The Political Physics
Trump visiting the Fed, standing on the renovation property, citing the Fed’s own cost figures back to the Fed chair — who was unable to engage the numbers directly — is a specific piece of political theater. The visit was not announced as a takedown. But the outcome was that Powell, on camera, had to say he was not aware of figures that his own institution had disclosed.
That is the kind of moment that resonates durably. It does not depend on political framing or opinion commentary. It is just footage of two people standing on a construction site, one of them holding a document, the other of them unable to speak to it.
Powell’s broader Fed leadership has many defenses. The cost management of a major renovation is not one of them. The Trump administration has built, through the Vought comparisons to Versailles and the Trump-Powell direct exchange, a compound case that the Fed’s financial management of its own operations falls short of the standards the Fed applies to the broader financial system.
Key Takeaways
- Trump confronted Fed Chair Jerome Powell at the Federal Reserve renovation site: “It looks like it’s about 3.1 billion. It went up a little bit or a lot. So the 2.7 is now 3.1” — Powell’s response: “I’m not aware of that.”
- Trump pulled out the Fed’s own FOIA-released documents as evidence — Sen. Tim Scott confirmed “3.1, 3.2” billion.

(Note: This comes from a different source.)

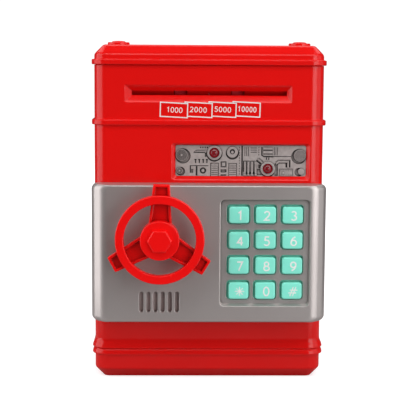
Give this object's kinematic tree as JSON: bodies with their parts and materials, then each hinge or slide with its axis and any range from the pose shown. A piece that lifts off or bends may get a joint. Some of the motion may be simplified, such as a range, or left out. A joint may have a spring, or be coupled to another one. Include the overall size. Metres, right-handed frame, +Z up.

- Powell tried to carve out the Martin building: “We finished Martin 5 years ago” — Trump’s team countered that “it’s all one project on the whole complex.”
- Every year’s Fed FOIA disclosure has shown increasing project costs, indicating sustained multi-year cost overruns, not one-time adjustments.
- Deputy Chief of Staff James Blair to CNN’s Kaitlan Collins: “We did not FOIA. It’s available right now on the Fed’s website … The president was citing their numbers from their forms that they have published.”